Income thresholds are set to be raised again in October 2006, to a level where around 70% of all families with children could potentially qualify for assistance.

Ministry of Education direct funding of Early Childhood Education (ECE) providers.

This involves subsidising ECE services for children under six years of age from licensed and chartered ECE services. Ministry of Education funding for providers is dependent on the type of service, the number of registered teachers, the age of the child and whether or not the service meets additional quality requirements. The total ECE spend in 05/06 is estimated at $483.617 million.

The hourly rates per child range from $1.21 for a parent led licence exempt service to $8.43 for a child under two years of age in a teacher-led service with a 100% of staff who are registered teachers.

Funding is paid directly to the provider to a maximum of 30 hours per week per child.

20 Hours of Free Early Childhood Education

From 1 July 2007, all 3 and 4 year old children will be able to attend
community-based, teacher-led early childhood education services at no cost
for up to 20 hours per week.

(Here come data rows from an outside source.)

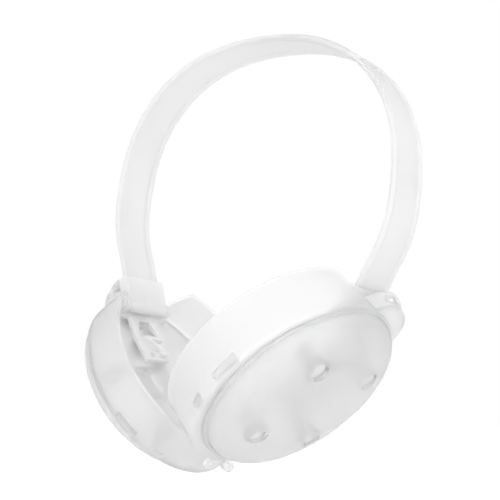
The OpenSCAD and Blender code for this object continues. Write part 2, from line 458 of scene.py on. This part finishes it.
def slot_cutter(degrees, length, matrix):
    """A rounded slot through the wall, in a direction from the cup's middle, against the floor."""
    turn = math.radians(degrees)
    x, y = CUP_R * math.cos(turn) - CUP_DROP, CUP_R * math.sin(turn)
    box, faces = prism(rounded_box(length, SLOT_H, 1.0, 0, 0, 0), -5, 5)
    along = Vector((-math.sin(turn), math.cos(turn), 0))
    out = Vector((math.cos(turn), math.sin(turn), 0))
    spin = Matrix((along, Vector((0, 0, 1)), out)).transposed()
    centre = Vector((x, y, FLOOR_IN - SLOT_H / 2))
    placed = [spin @ Vector(v) + centre for v in box]
    return piece_from("slot", placed, faces, matrix, smooth=False)


def skirt(side, material):
    """Wall of a cup with a rounded lip, a low porch under the leg, and slots along the floor."""
    count = 480
    vertices = []
    for i in range(count):
        a = 2 * math.pi * i / count
        x, y = CUP_R * math.cos(a) - CUP_DROP, CUP_R * math.sin(a)
        section = skirt_section(skirt_top(x, y))
        for distance, height in section:
            r = CUP_R - distance
            vertices.append((r * math.cos(a) - CUP_DROP, r * math.sin(a), height))
    matrix = cup_matrix(side)
    piece = piece_from(side + "_skirt_wall", vertices, ring_faces(count, len(section)), matrix)
    inside = [(0.01, PORCH_Z - 0.6), (HOUSING_R - 1.2, PORCH_Z - 0.6)]
    inside += [(HOUSING_TOP_R - 1.2, FLOOR_IN + 0.1), (HOUSING_TOP_R, FLOOR_IN + 0.1)]
    inside += [(HOUSING_TOP_R, 14), (0.01, 14)]
    cutters = [revolve("inside", inside, matrix)]
    for degrees, length in SLOTS:
        for sign in (-1, 1):
            cutters.append(slot_cutter(degrees * sign, length, matrix))
    combine(piece, cutters, "DIFFERENCE")
    combine(piece, [housing(matrix)], "UNION")
    crease(piece)
    dress(piece, material, side + "_cup", [side + "_skirt"])


def cup_floor(side, material):
    """Floor plate with the swivel's bearing, and the eyelet on its edge."""
    matrix = cup_matrix(side)
    disc = circle(CUP_R - 4.15, -CUP_DROP, count=160)
    plate = block(side + "_floor_plate", disc, FLOOR_IN + 0.05, FLOOR_OUT - 0.05, matrix)
    cap_outline = circle(HOUSING_TOP_R - 0.05, count=96)
    cap = block("cap", cap_outline, FLOOR_IN + 0.25, FLOOR_OUT - 0.08, matrix)
    bearing = block("bearing", circle(BEARING_R), BEARING_Z, FLOOR_OUT - 0.3, matrix)
    combine(plate, [cap, bearing], "UNION")
    combine(plate, [block("bore", circle(STUD_BORE_R), 0, THROUGH, matrix)], "DIFFERENCE")
    soften(plate, 0.35)
    dress(plate, material, side + "_cup", [side + "_floor"])

    turn = math.radians(EYELET_TURN)
    reach = CUP_R + EYELET_REACH
    x, y = reach * math.cos(turn) - CUP_DROP, reach * math.sin(turn)
    ring = circle(EYELET_R - 0.1, x, y)
    eyelet = block(side + "_eyelet", ring, FLOOR_IN + 0.1, FLOOR_OUT - 0.1, matrix)
    eye = block("eye", circle(EYE_R, x + math.cos(turn), y + math.sin(turn)), 0, THROUGH, matrix)
    inner = block("inner", circle(CUP_R - 1.2, -CUP_DROP, count=96), 0, THROUGH, matrix)
    combine(eyelet, [eye, inner], "DIFFERENCE")
    soften(eyelet, 0.6, 3)
    dress(eyelet, material, side + "_cup")


def dome_section(radius, height, steps=36):
    """Half section of the dome from its edge to its top."""
    power = 2 / DOME_POWER
    turns = [math.pi / 2 * i / steps for i in range(steps + 1)]
    return [(radius * math.cos(t) ** power if t < math.pi / 2 - 1e-6 else 0.0,
             height * math.sin(t) ** power) for t in turns]


def cover(side, material):
    """Domed cover: an edge lip, a groove inside it, and recessed bosses for the pins."""
    matrix = cup_matrix(side)
    lip = [(COVER_R - 1.9, 0.0), (COVER_R - 0.3, 0.0), (COVER_R, 0.35), (COVER_R, 1.0)]
    lip += [(COVER_R - 0.3, 1.35), (COVER_R - 0.9, 1.4), (COVER_R - 1.25, 1.05), (COVER_R - 1.5, 1.3)]
    dome_r = COVER_R - COVER_LIP
    inside_dome = dome_section(dome_r - COVER_T, COVER_H - COVER_T)
    outer = [(r, h) for r, h in dome_section(dome_r, COVER_H) if h > 2.2]
    inner = [(r, h) for r, h in reversed(inside_dome) if h > 1.5]
    section = lip + outer + inner
    count = 160
    centre = COVER_SHIFT - CUP_DROP
    vertices = []
    for i in range(count):
        a = 2 * math.pi * i / count
        vertices += [(centre + r * math.cos(a), r * math.sin(a), FLOOR_OUT + h) for r, h in section]
    piece = piece_from(side + "_domed_cover", vertices, ring_faces(count, len(section)), matrix)
    arms = ((POST_ARM, -POST_OFF), (POST_OFF, POST_ARM), (-POST_ARM, POST_OFF), (-POST_OFF, -POST_ARM))
    spots = [(centre + x, y) for x, y in arms]
    low, high = FLOOR_OUT + BOSS_Z, FLOOR_OUT + COVER_H * 0.80
    bosses = [block("boss", circle(BOSS_R, x, y), low, high, matrix) for x, y in spots]
    combine(piece, bosses, "UNION")
    low, high = FLOOR_OUT + RECESS_Z, FLOOR_OUT + THROUGH
    cutters = [block("recess", circle(RECESS_R, x, y), low, high, matrix) for x, y in spots]
    cutters += [block("hole", circle(PIN_HOLE_R, x, y, 24), FLOOR_OUT, high, matrix) for x, y in spots]
    combine(piece, cutters, "DIFFERENCE")
    soften(piece, 0.35, 2, 40)
    dress(piece, material, side + "_cup", [side + "_cover"])


def finish_cad_nodes(materials):
    """Rounded edges and materials for the small mechanical pieces, which keep their CAD shape."""
    looks = {
        "shoe": ("shoe_plastic", 0.5),
        "tilt_pin": ("pin_plastic", 0.35),
        "carrier": ("shoe_plastic", 0.35),
        "catch": ("pin_plastic", 0.3),
        "retainer": ("pin_plastic", 0.4),
        "post_frame": ("frame_plastic", 0.3),
        "cover_pins": ("pin_plastic", 0.35),
    }
    for side in SIDES:
        for part, (slot, width) in looks.items():
            node = frame["nodes"][f"{side}_{part}"]
            soften(node, width)
            node.data.materials.clear()
            node.data.materials.append(materials[slot])


# Studio

def camera():
    """The viewpoint: to the right of the front, and low, so that it looks a little upwards."""
    azimuth, elevation, roll = (math.radians(a) for a in (AZIMUTH, ELEVATION, ROLL))
    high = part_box("headband")[1]
    aim = Vector((0, 0, high.z - (BAND_CROWN + BEAD_T / 2) * MM))
    level = math.cos(elevation)
    back = Vector((math.sin(azimuth) * level, -math.cos(azimuth) * level, math.sin(elevation)))
    flat_right = Vector((0, 0, 1)).cross(back).normalized()
    flat_up = back.cross(flat_right)
    right = flat_right * math.cos(roll) + flat_up * math.sin(roll)
    up = flat_up * math.cos(roll) - flat_right * math.sin(roll)
    data = bpy.data.cameras.new("camera")
    data.lens = data.sensor_width * FOCAL_RATIO
    data.shift_x, data.shift_y = SHIFT
    obj = bpy.data.objects.new("camera", data)
    bpy.context.scene.collection.objects.link(obj)
    obj.matrix_world = Matrix((right, up, back)).transposed().to_4x4()
    obj.matrix_world.translation = aim + back * DISTANCE
    bpy.context.scene.camera = obj


def area_light(name, place, size, power):
    """A square soft light aimed at the object."""
    data = bpy.data.lights.new(name, "AREA")
    data.energy = power
    data.size = size
    obj = bpy.data.objects.new(name, data)
    bpy.context.scene.collection.objects.link(obj)
    obj.location = place
    obj.rotation_euler = (LIGHT_AIM - Vector(place)).to_track_quat("-Z", "Y").to_euler()


def studio():
    """An even white surround, three soft lights and a pale floor."""
    world = bpy.data.worlds.new("studio")
    bpy.context.scene.world = world
    world.use_nodes = True
    tree = world.node_tree
    sky = tree.nodes["Background"]
    sky.inputs["Color"].default_value = (1, 1, 1, 1)
    place = tree.nodes.new("ShaderNodeTexCoord")
    split = tree.nodes.new("ShaderNodeSeparateXYZ")
    tree.links.new(place.outputs["Generated"], split.inputs["Vector"])
    # Both ends of the fall are level. Without the link, though, the object renders a little darker.
    fall = tree.nodes.new("ShaderNodeMapRange")
    fall.inputs["From Min"].default_value = -0.9
    fall.inputs["From Max"].default_value = 0.6
    fall.inputs["To Min"].default_value = SURROUND
    fall.inputs["To Max"].default_value = SURROUND
    tree.links.new(split.outputs["Z"], fall.inputs["Value"])
    sight = tree.nodes.new("ShaderNodeLightPath")
    pick = tree.nodes.new("ShaderNodeMix")
    tree.links.new(sight.outputs["Is Camera Ray"], pick.inputs["Factor"])
    tree.links.new(fall.outputs["Result"], pick.inputs["A"])
    pick.inputs["B"].default_value = BACKDROP
    tree.links.new(pick.outputs["Result"], sky.inputs["Strength"])
    area_light("key", (0.25, -0.30, 0.45), 0.35, 0.3)
    area_light("fill", (-0.5, -0.5, 0.1), 0.5, 0.2)
    area_light("front", (0.42, -0.42, -0.05), 0.4, 1.35)

    level = cad_box[0][2] / MM - FLOOR_GAP
    corners = ((-1, -1), (1, -1), (1, 1), (-1, 1))
    vertices = [(x * FLOOR_HALF, y * FLOOR_HALF, level) for x, y in corners]
    floor = piece_from("floor", vertices, [(0, 1, 2, 3)])
    paper = bpy.data.materials.new("paper")
    paper.use_nodes = True
    shader = paper.node_tree.nodes["Principled BSDF"]
    shader.inputs["Base Color"].default_value = (0.2, 0.2, 0.2, 1)
    shader.inputs["Roughness"].default_value = 1.0
    shader.inputs["Emission Color"].default_value = (1, 1, 1, 1)
    shader.inputs["Emission Strength"].default_value = 0.9
    floor.data.materials.append(paper)
    scene = bpy.context.scene
    scene.view_settings.view_transform = "Standard"
    scene.cycles.max_bounces = 32
    scene.cycles.transmission_bounces = 32
    scene.cycles.diffuse_bounces = 8


def main():
    # Each plastic's light tint, deep tint, clearness and roughness.
    looks = {
        "band_plastic": ((0.91, 0.91, 0.912), (0.875, 0.875, 0.877), 0.62, 0.31),
        "shoe_plastic": ((0.985, 0.985, 0.987), (0.96, 0.96, 0.962), 0.45, 0.32),
        "cup_plastic": ((0.963, 0.963, 0.965), (0.93, 0.93, 0.932), 0.76, 0.33),
        "cover_plastic": ((0.958, 0.958, 0.961), (0.908, 0.908, 0.912), 0.76, 0.33),
        "frame_plastic": ((0.96, 0.96, 0.962), (0.92, 0.92, 0.922), 0.55, 0.32),
        "pin_plastic": ((0.97, 0.97, 0.972), (0.94, 0.94, 0.942), 0.35, 0.32),
    }
    materials = {name: plastic(name, *look) for name, look in looks.items()}
    camera()
    headband(materials["band_plastic"])
    for side in SIDES:
        skirt(side, materials["cup_plastic"])
        cup_floor(side, materials["cup_plastic"])
        cover(side, materials["cover_plastic"])
    finish_cad_nodes(materials)
    studio()


main()
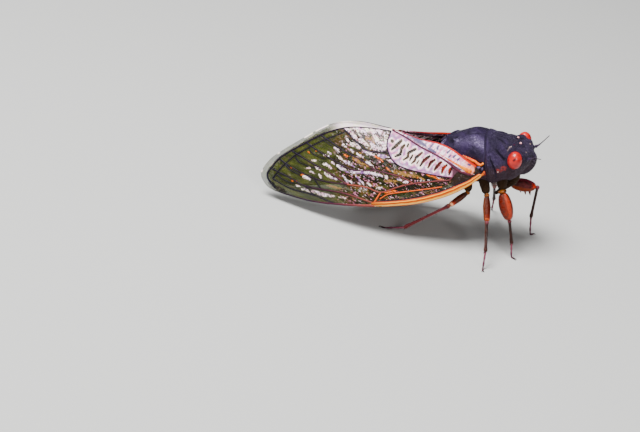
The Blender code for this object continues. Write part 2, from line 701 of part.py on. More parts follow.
def rooted(wing, knob, side):
    """The wing with the knob that it hinges on, which reaches in to the side of the thorax."""
    outer, inner, radius = knob
    start, end = mirrored(outer, side), mirrored(inner, side)
    path = [start + (end - start) * t / 3 for t in range(4)]
    knob = limb(path, [(0, radius), (1, radius)])
    wing = combine(wing, [knob], "UNION")
    return combine(wing, [loft(grown(TRUNK, GAP))], "DIFFERENCE")


def add_wings(insect):
    """Both pairs of wings."""
    for name, side in (("left", 1), ("right", -1)):
        fore = wing_shape(FOREWING_OUTLINE, FOREWING_VEINS, 0.0, costal_edge, side)
        insect.add(f"forewing_{name}", rooted(fore, FOREWING_KNOB, side), WING)
        hind = wing_shape(HINDWING_OUTLINE, HINDWING_VEINS, HINDWING_DEPTH, plain_edge, side)
        insect.add(f"hindwing_{name}", rooted(hind, HINDWING_KNOB, side), WING)


def main():
    """Builds the insect in an empty scene."""
    for leftover in list(bpy.data.objects):
        bpy.data.objects.remove(leftover)
    insect = Assembly("periodical_cicada")
    add_head(insect)
    add_trunk(insect)
    for name, leg in LEGS.items():
        add_leg(insect, name, leg)
    add_wings(insect)


main()
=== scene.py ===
"""The looks of a life-size periodical cicada that stands with its wings folded like a roof.

Every shape is modelled in millimetres in the insect's own frame: x runs forward along the body,
y to its left and z up its back, with the origin in the middle of the thorax. STANCE then tips
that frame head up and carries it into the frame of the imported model, in metres.
"""

import logging
import math
from collections.abc import Callable, Sequence
from dataclasses import dataclass, field
from enum import Enum

import bmesh
import bpy
import numpy as np
from mathutils import Matrix, Vector, noise
from mathutils.bvhtree import BVHTree


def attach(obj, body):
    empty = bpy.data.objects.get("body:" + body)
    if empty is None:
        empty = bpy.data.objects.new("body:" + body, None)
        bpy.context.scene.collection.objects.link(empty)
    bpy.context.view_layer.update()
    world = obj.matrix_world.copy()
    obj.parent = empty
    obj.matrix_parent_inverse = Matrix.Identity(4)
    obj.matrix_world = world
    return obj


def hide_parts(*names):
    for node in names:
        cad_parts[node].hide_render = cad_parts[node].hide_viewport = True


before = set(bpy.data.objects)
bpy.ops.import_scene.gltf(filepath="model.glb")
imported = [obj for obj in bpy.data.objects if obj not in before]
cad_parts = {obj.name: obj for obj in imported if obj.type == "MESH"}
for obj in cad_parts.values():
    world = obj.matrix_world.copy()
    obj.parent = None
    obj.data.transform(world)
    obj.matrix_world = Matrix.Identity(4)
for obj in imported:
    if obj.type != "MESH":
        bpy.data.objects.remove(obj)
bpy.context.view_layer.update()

LOG = logging.getLogger("cicada")

Shape = bmesh.types.BMesh
Socket = bpy.types.NodeSocket
Curve = Callable[[np.ndarray], np.ndarray]
Knots = Sequence[tuple[float, float]]
Path = tuple[tuple[float, float], ...]  # x and z on the side view
Place = tuple[float, float, float]
Colour = tuple[float, float, float]
Stops = tuple[tuple[float, Colour], ...]  # of a colour ramp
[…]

This policy will increase participation in
quality early childhood education and significantly lowers the cost to

The policy also sends a signal of the number of hours children should be
participating to achieve good outcomes. Research shows that increasing
children's participation in quality early childhood education leads to
improved learning outcomes later in life. It also helps to free up parents
for more hours of work, education and training.

Funding for free early childhood education will also decrease services'
reliance on fee income for operating costs.

Childcare tax rebate

A rebate worth 33% of your childcare expense (up to $940 per annum) is available. The maximum annual value of the rebate is $310.

Our childcare rebate is accounted for alongside the Housekeeper rebate, and can not be separated from it. In 2004, spending on the childcare and housekeeper rebates combined amounted to $13.7 million, and were paid to 53,000 people.